Sardar Angre explained the statue’s daily routine. It woke up in the morning to the sound of musicians. Then the priest gave it a discreet ceremonial bath, after which its clothes were changed by a maidservant. Later, the statue had lunch, followed by an afternoon siesta. In the evening, after tea, it was treated to a small concert before being brought dinner: dal, rice, two vegetables, chapattis and some sticky Indian pudding. Then the bed was put out and made ready – the corners turned back – and the lights turned off. The statue was allowed to make its own way between the sheets.
Grave goods – everything the Maharani would need for the afterlife – lay scattered all around. I felt rather as if I had stumbled in to a pyramid twenty years after the death of Ramses II.
‘Death is nothing to us,’ said the Rajmata later, as we went in to lunch. ‘For us it is only a change of circumstance.’
‘Like moving house?’
I knew then, before it arrived, exactly what we were going to have to eat: dal, rice, two vegetables and chapattis, followed by some sticky Indian pudding.
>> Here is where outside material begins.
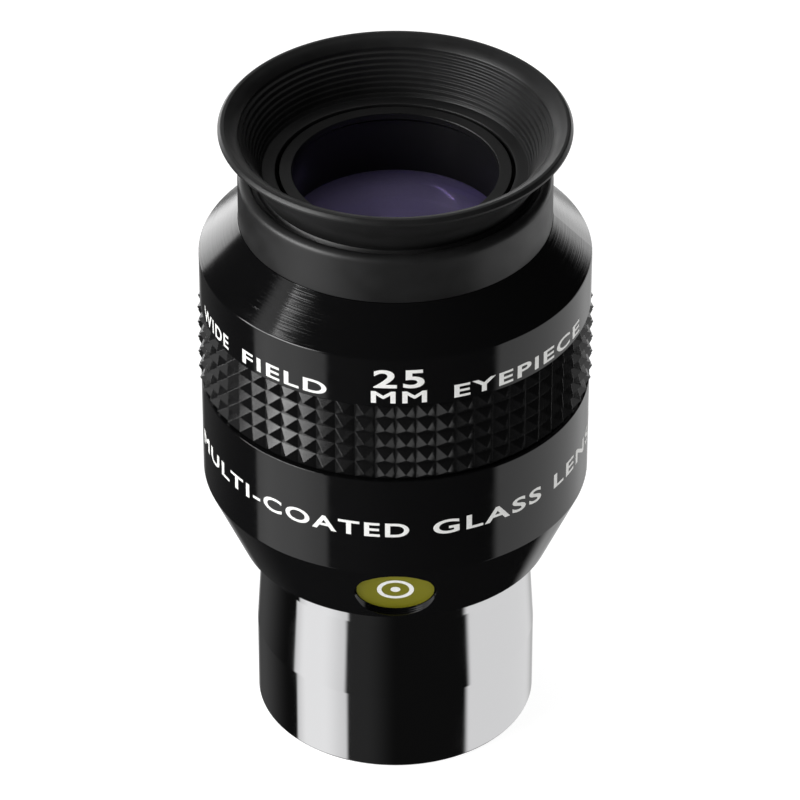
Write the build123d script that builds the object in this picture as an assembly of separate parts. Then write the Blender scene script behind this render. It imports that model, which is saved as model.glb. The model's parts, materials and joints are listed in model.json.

The same meal as the statues, cooked by the same kitchen, just the way the old Maharajahs liked it.
I left Gwalior that day, both charmed and amazed by the Rajmata: it seemed impossible to reconcile the old-fashioned, slightly batty Dowager Maharani I had met with the fire-breathing fascist depicted by her detractors in the Indian press. Her eccentricities seemed weird but endearing; there was absolutely nothing sinister about her.
I put my notebooks away in a bottom drawer, and forgot all about them.